23 Wang, D., Shapiro, K. L., & Hanslmayr, S. (2023). Altering stimulus timing via fast rhythmic sensory stimulation induces STDP-like recall performance in human episodic memory. Current Biology, 33(17), 3801–3803. https://doi.org/10.1016/j.cub.2023.08.023
24 Tang, H.-Y. (., McCurry, S. M., Pike, K. C., Riegel, B., & Vitiello, M. V. (2021). Open-loop Audio-Visual Stimulation for sleep promotion in older adults with comorbid insomnia and osteoarthritis pain: results of a pilot randomized controlled trial. Sleep Medicine, 82, 37–42. https://doi.org/10.1016/j.sleep.2021.03.025
25 Perrault, A. A., Khani, A., Quairiaux, C., Kompotis, K., Franken, P., Muhlethaler, M., Schwartz, S., & Bayer, L. (2019). Whole-Night Continuous Rocking Entrains Spontaneous Neural Oscillations with Benefits for Sleep and Memory. Current Biology, 29(3), 402–411.e3. https://doi.org/10.1016/j.cub.2018.12.028
脳のリズムを対象とした事業・サービスの可能性
前述の通り、脳のリズムのズレを調整することは、疾患患者だけでなく、健常者にとっても有益であると考えられる。最後に、脳のリズムに焦点を当てた事業・サービスの可能性をいくつか提案したい。
医療・ヘルスケア分野
アルツハイマー病をはじめとする主要な中枢神経疾患の症状改善効果が認められていることから、投薬を伴わない新たな治療方法の開発が期待される。実際に、スペインのNeuroelectrics社が開発したヘッドキャップ型デバイス「Starstim」は、40 Hzの電気刺激(tACS)を用いてガンマ波のリズムを調整すること認知症・アルツハイマー病の認知機能改善が試みられている 26。また、米GDI社の開発したスマートフォンアプリ「GammaBoost」では、スマートフォンのLEDライトを40Hzで輝度変調させることができ、アルツハイマー病患者に向けて販売されている 27。

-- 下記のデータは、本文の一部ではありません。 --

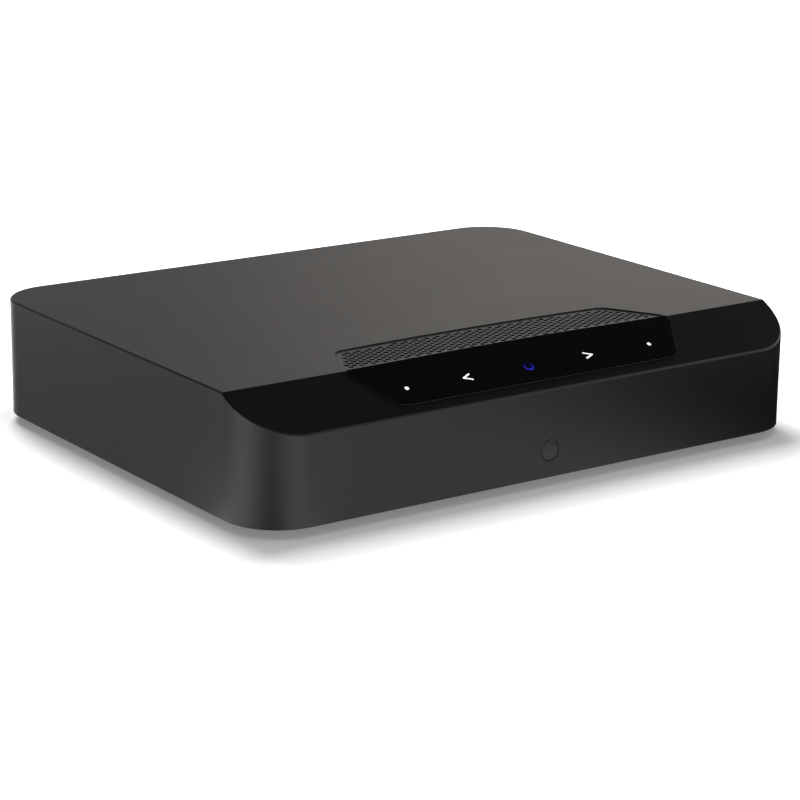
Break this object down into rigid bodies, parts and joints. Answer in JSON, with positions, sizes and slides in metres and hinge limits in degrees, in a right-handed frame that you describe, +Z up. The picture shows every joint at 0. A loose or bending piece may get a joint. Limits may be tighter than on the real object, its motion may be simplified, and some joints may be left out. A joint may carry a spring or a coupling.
{
  "type": "streaming amplifier",
  "caption": "Low rectangular amplifier with rounded corners, a sloped front with a black touch panel, a perforated top vent, and screw posts and sockets at the back.",
  "frame": {"origin": "on the surface that the feet stand on, under the middle of the overall box", "axes": "+X to the right seen from the front, +Y to the back where the posts are, +Z up"},
  "size_m": [0.219, 0.193, 0.044],
  "materials": {
    "case": "fine satin texture, very dark grey",
    "case_base": "satin black",
    "grille": "satin dark grey, perforated",
    "panel": "smooth black touch surface",
    "light_guide": "milky, lets the indicator light through",
    "window": "dark filter window",
    "black_plastic": "black moulded plastic",
    "socket_metal": "plated steel",
    "gold": "gold plated",
    "rubber": "matt black",
    "steel": "zinc plated",
    "circuit_board": "green solder mask",
    "aluminium": "extruded",
    "ferrite": "dark sintered",
    "copper": "enamelled copper winding",
    "component": "electronic parts",
    "glass": "clear fuse tube"
  },
  "bodies": {
    "root": {"top_shell": "case", "base_plate": "case_base", "case_screws": "steel", "rubber_feet": "rubber", "vent_grille": "grille", "touch_panel": "panel", "light_guide": "light_guide", "touch_board": "circuit_board", "ir_window": "window", "ir_receiver": "component", "front_board": "circuit_board", "rear_panel": "black_plastic", "sound_panel": "black_plastic", "ethernet_socket": "black_plastic", "hdmi_socket": "socket_metal", "hdmi_tongue": "black_plastic", "usb_socket": "socket_metal", "usb_tongue": "black_plastic", "audio_socket": "black_plastic", "sub_socket": "gold", "sub_core": "black_plastic", "mains_inlet": "black_plastic", "mains_pins": "gold", "terminal_block": "black_plastic", "post_nuts": "steel", "post_stud_1": "gold", "post_stud_2": "gold", "post_stud_3": "gold", "post_stud_4": "gold", "main_board": "circuit_board", "power_board": "circuit_board", "board_standoffs": "steel", "board_screws": "steel", "transformer_core": "ferrite", "transformer_winding": "copper", "tank_capacitors": "component", "line_choke": "ferrite", "line_fuse": "glass", "power_heatsink": "aluminium", "chips": "component", "amp_heatsink": "aluminium", "processor_heatsink": "aluminium", "output_coils": "ferrite", "film_capacitors": "component", "supply_capacitors": "component", "network_module": "circuit_board", "shield_can": "socket_metal", "antennas": "circuit_board", "flat_cable": "black_plastic"},
    "post_insert_1": {"post_insert_1": "gold"},
    "post_cap_1": {"post_cap_1": "black_plastic"},
    "post_insert_2": {"post_insert_2": "gold"},
    "post_cap_2": {"post_cap_2": "black_plastic"},
    "post_insert_3": {"post_insert_3": "gold"},
    "post_cap_3": {"post_cap_3": "black_plastic"},
    "post_insert_4": {"post_insert_4": "gold"},
    "post_cap_4": {"post_cap_4": "black_plastic"}
  },
  "joints": [
    {"name": "post_1_travel", "type": "slide", "parent": "root", "child": "post_insert_1", "axis": [0, 1, 0], "range_m": [0, 0.005]},
    {"name": "post_1_turn", "type": "hinge", "parent": "post_insert_1", "child": "post_cap_1", "pos_m": [0.02029, 0.087, 0.022], "axis": [0, 1, 0], "range_deg": [0, 1800]},
    {"name": "post_2_travel", "type": "slide", "parent": "root", "child": "post_insert_2", "axis": [0, 1, 0], "range_m": [0, 0.005]},
    {"name": "post_2_turn", "type": "hinge", "parent": "post_insert_2", "child": "post_cap_2", "pos_m": [0.03929, 0.087, 0.022], "axis": [0, 1, 0], "range_deg": [0, 1800]},
    {"name": "post_3_travel", "type": "slide", "parent": "root", "child": "post_insert_3", "axis": [0, 1, 0], "range_m": [0, 0.005]},
    {"name": "post_3_turn", "type": "hinge", "parent": "post_insert_3", "child": "post_cap_3", "pos_m": [0.05829, 0.087, 0.022], "axis": [0, 1, 0], "range_deg": [0, 1800]},
    {"name": "post_4_travel", "type": "slide", "parent": "root", "child": "post_insert_4", "axis": [0, 1, 0], "range_m": [0, 0.005]},
    {"name": "post_4_turn", "type": "hinge", "parent": "post_insert_4", "child": "post_cap_4", "pos_m": [0.07729, 0.087, 0.022], "axis": [0, 1, 0], "range_deg": [0, 1800]}
  ],
  "couplings": [
    {"joint": "post_1_travel", "follows": "post_1_turn", "m_per_rad": 0.00015915},
    {"joint": "post_2_travel", "follows": "post_2_turn", "m_per_rad": 0.00015915},
    {"joint": "post_3_travel", "follows": "post_3_turn", "m_per_rad": 0.00015915},
    {"joint": "post_4_travel", "follows": "post_4_turn", "m_per_rad": 0.00015915}
  ]
}
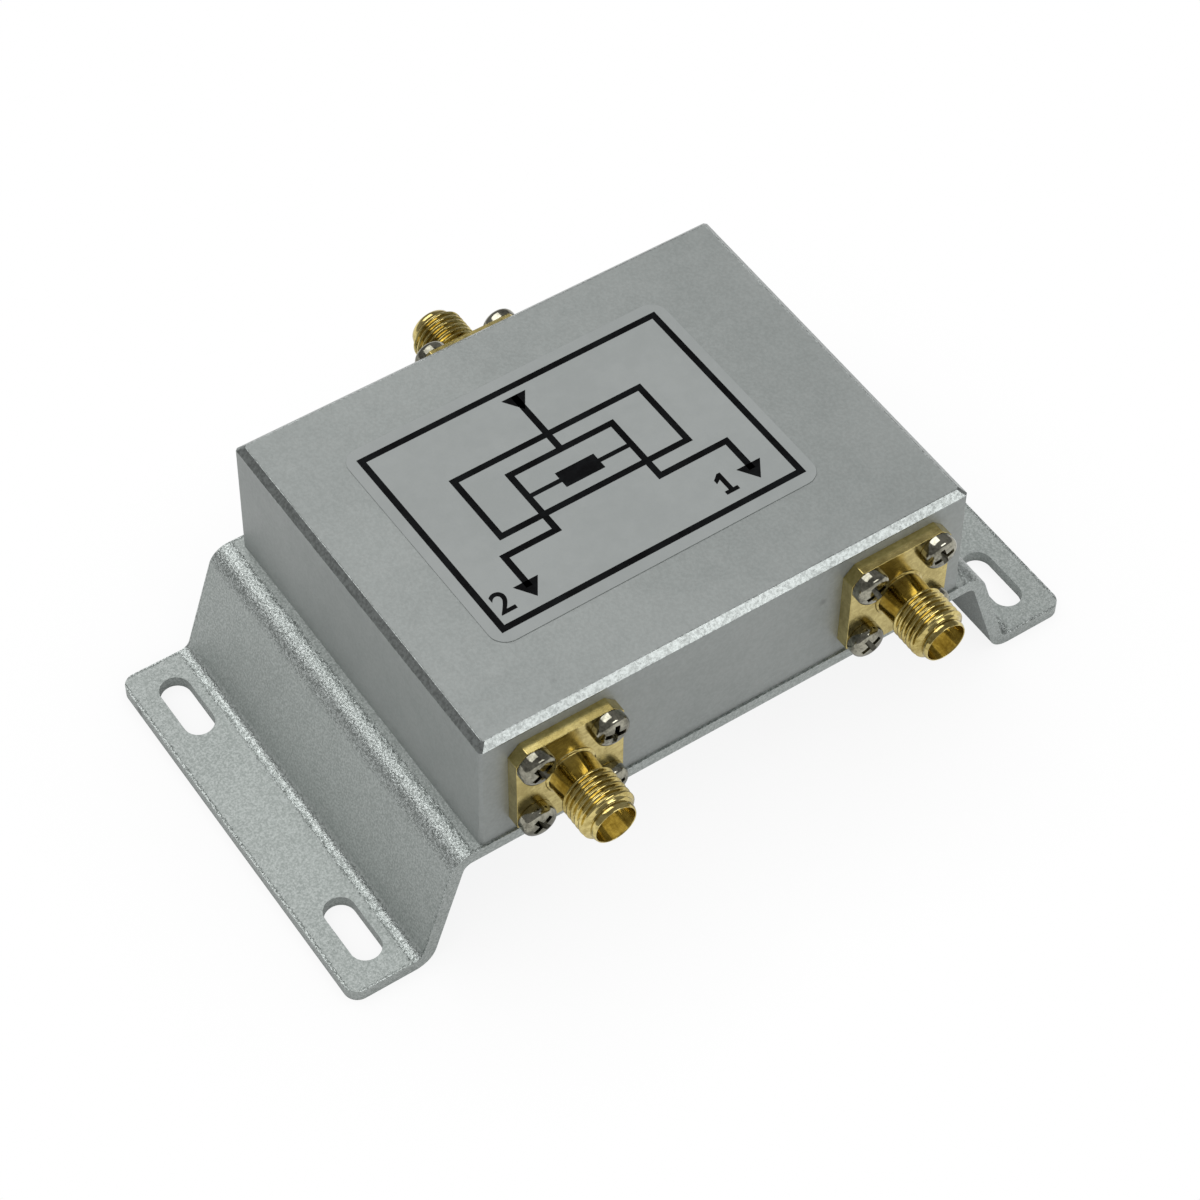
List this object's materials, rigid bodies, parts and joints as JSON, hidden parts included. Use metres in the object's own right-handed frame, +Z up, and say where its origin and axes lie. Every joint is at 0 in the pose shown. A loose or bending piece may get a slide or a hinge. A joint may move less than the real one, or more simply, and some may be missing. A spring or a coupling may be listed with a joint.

これは、アルツハイマー病以外の疾患にも有効である可能性がある。前述の通り、動物研究の段階ではあるものの、ガンマ波リズムを調整することでパーキンソン病、ダウン症、脳卒中等の症状改善に有効である可能性が示されている。ヒトでの研究が不可欠であるものの、これらの疾患に対する新たな治療法となる可能性もゼロではない。
また、上記疾患の治療だけでなく、日常的な健康増進にも応用可能であると考えられる。例えば、米Elemind Technologiesの睡眠改善用ヘッドバンドデバイス「Elemind」は睡眠中のユーザの脳波をリアルタイムで分析し、音刺激によってアルファ波やシータ波の調整を行うことで、入眠促進、深い睡眠の増強等を実現できるとしている 28。

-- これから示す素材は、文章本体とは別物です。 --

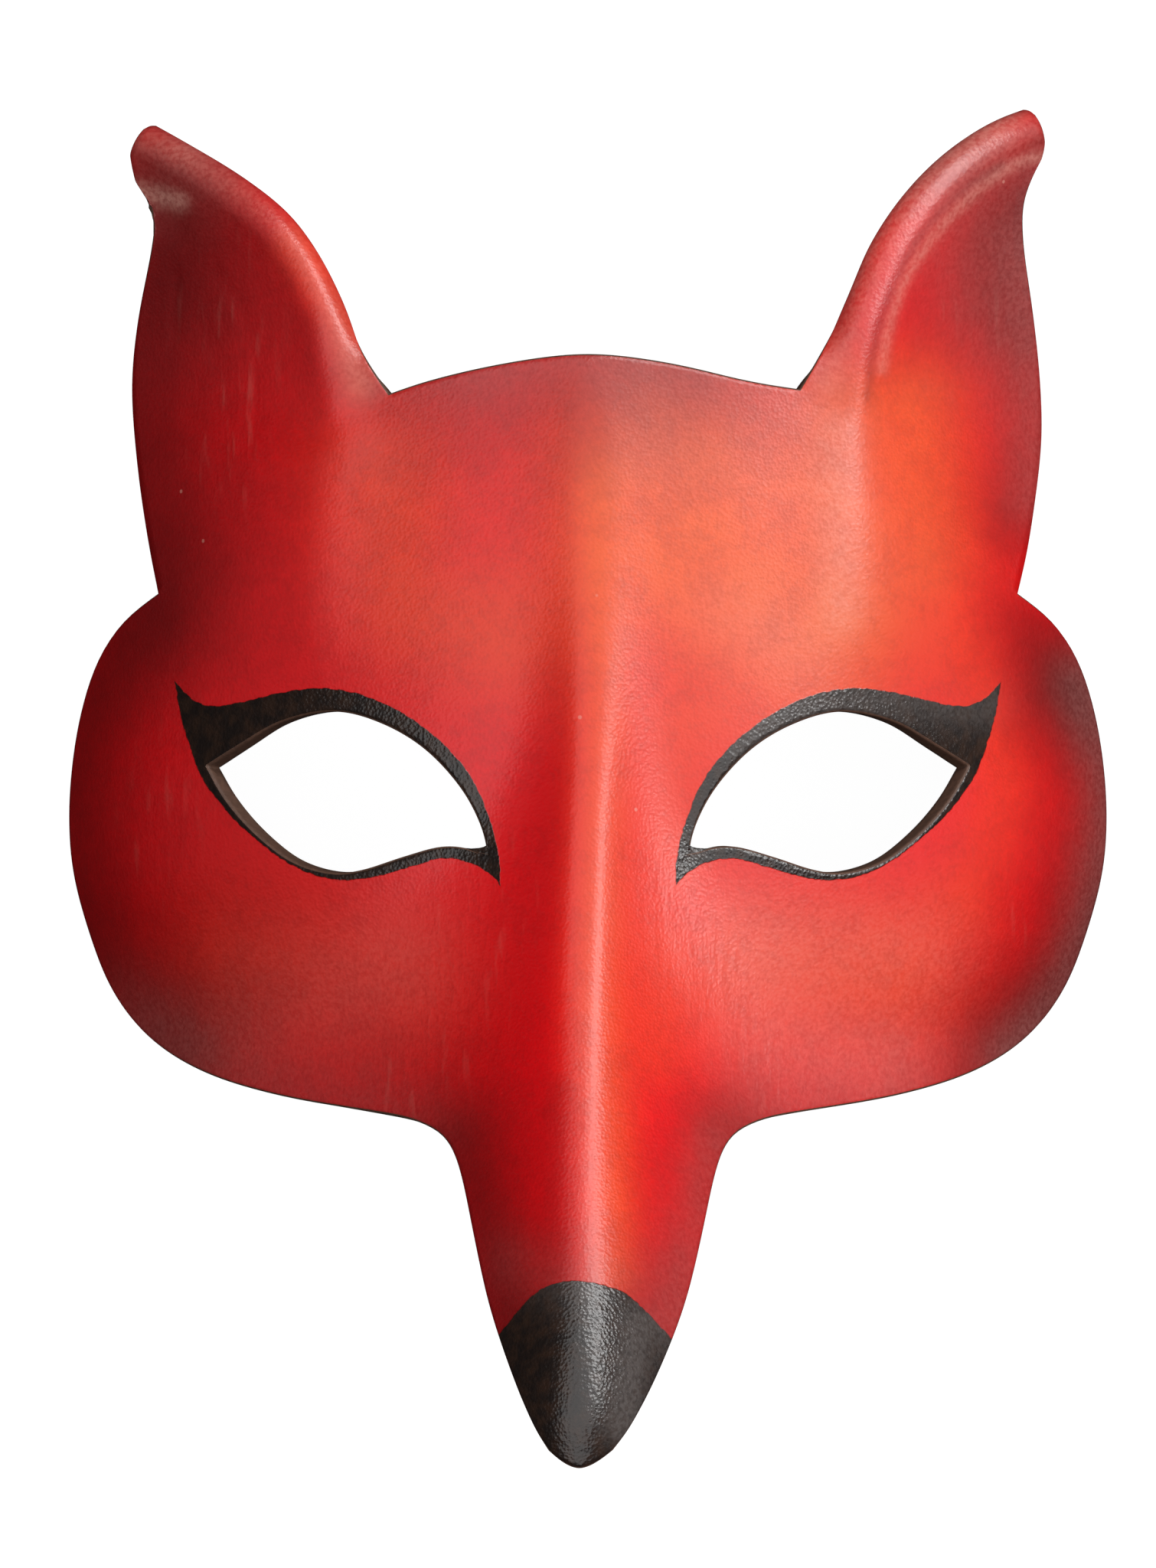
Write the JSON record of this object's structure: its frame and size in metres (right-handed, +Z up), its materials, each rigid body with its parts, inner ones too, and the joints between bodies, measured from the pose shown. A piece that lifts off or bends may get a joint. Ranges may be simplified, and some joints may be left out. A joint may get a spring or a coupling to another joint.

なお、現時点においてはヘッドバンド型のデバイスが多いが、今後、提供形態はヘッドバンド型に囚われる必要はないかもしれない。前述のベッドを振動させる研究事例のように、製品に脳波のリズムの調整機能(リズム発生装置)を付与することでも同様の効果が得られる可能性がある。この場合、ユーザインタフェースを有する全ての製品・サービスその対象となりうるため、社会実装のパターンは無数に考えられる。
26 Neuroelectrics, Inc. https://www.neuroelectrics.com/products/research/starstim
27 GDI LLC. https://gammaboost.com/
28 Elemind Technologies, Inc. https://elemindtech.com/
教育分野
教育分野での応用可能性として、脳リズムの調整コンテンツを用いた学習パフォーマンスの向上が挙げられる。前述の通り、研究事例は限定的であるものの、健常者においても脳のリズムの「ズレ」が体調やパフォーマンスに影響を及ぼすこと、そしてその「ズレ」を調整することでこれらが改善・向上する可能性が示されている。これらの知見を踏まえると、学習前・学習中に脳のリズムを調整するコンテンツを継続的に利用することで学習パフォーマンスが向上できる可能性がある。具体的には、オンライン学習プラットフォームなどにおいて、スマホやパソコンから学習前・中に刺激(光刺激・音刺激等)を継続的に提示することが想定される。
実際に、シオノギヘルスケア社「kikippa イヤホン」29 は音楽や音声に、40Hzの振幅変調を行って聞くことができるイヤホンであり、「脳を鍛える」ことができるという触れ込みで販売されている。
このように手軽なアプリケーションやデバイスという形で提示できる技術であり、ほかにも自宅や会社の照明、音響設備、振動デバイスなど日常の中に刺激ディスプレイとして実装できる可能性がある。
現状の課題
脳リズム研究は脳疾患の新たな治療方法の開発だけでなく、脳機能の改善・向上を目的とした製品・サービス開発に資するポテンシャルを有している。しかし、現状では多数の課題があるため、研究結果の解釈や社会実装に当たってはこれらの課題を認識・検討する必要がある。
主な課題の一つは、人に対する研究事例が少なく、再現性が確認できない事例が存在する点である。感覚刺激による脳波振動の誘発や、それに伴う脳波の一般的な特性解明については、古くから研究が行われ、信頼性の高い知見が得られているものの、これらの知見を応用した疾患治療や脳・神経機能の調整に関しては、依然として研究が不十分であり、長期的な効果についても不明な点が多い。たとえば、前述のアルツハイマー病治療への応用に関しては、有効性が確認されているのは主にマウスを用いた実験であり、ヒトを対象とした研究は限られている。さらに、同様の研究でも再現性が得られなかったとする報告もあり、これは実験プロトコルの違いなど、研究間の手法の統一性に欠けることが一因と考えられる。したがって、これらの結果を評価する際には、慎重な判断が求められる。
また、脳波を誘発することによるリスクに関する検証が不十分である点も課題として挙げられる。たとえば、光刺激を用いた実験では、てんかんの既往がある参加者は除外されている。また、特定の疾患では異常な脳波の増加が見られる場合もあるため、そうしたケースに対しては慎重な検討が必要である。脳のリズム調整は非侵襲的な手法であり、電気刺激などに比べて安全性は高いと考えられるものの、一定のリスクマネジメントは不可欠である。
最後に
脳のリズム調整は脳疾患の新たな治療法の開発や新たなビジネス創出の可能性を秘めた研究テーマである。しかし、その作用機序や有効性・安全性については未解明な点が多く、 「脳を刺激すれば脳機能が向上する」といった科学的根拠に乏しい言説がインターネットやソーシャルメディア上で散見されている現状がある。脳のリズムに着目した介入方法は画期的である一方で、ヒト研究報告が不足している等の課題も存在する。したがって、その解釈と社会実装に当たっては学術的・倫理的な検討に基づく慎重な判断が不可欠である。適切な規制と英知を持って社会実装を進めることで、脳リズム調整は、脳疾患治療の常識を一新し、脳を対象とした新たなビジネスを切り拓くだろう。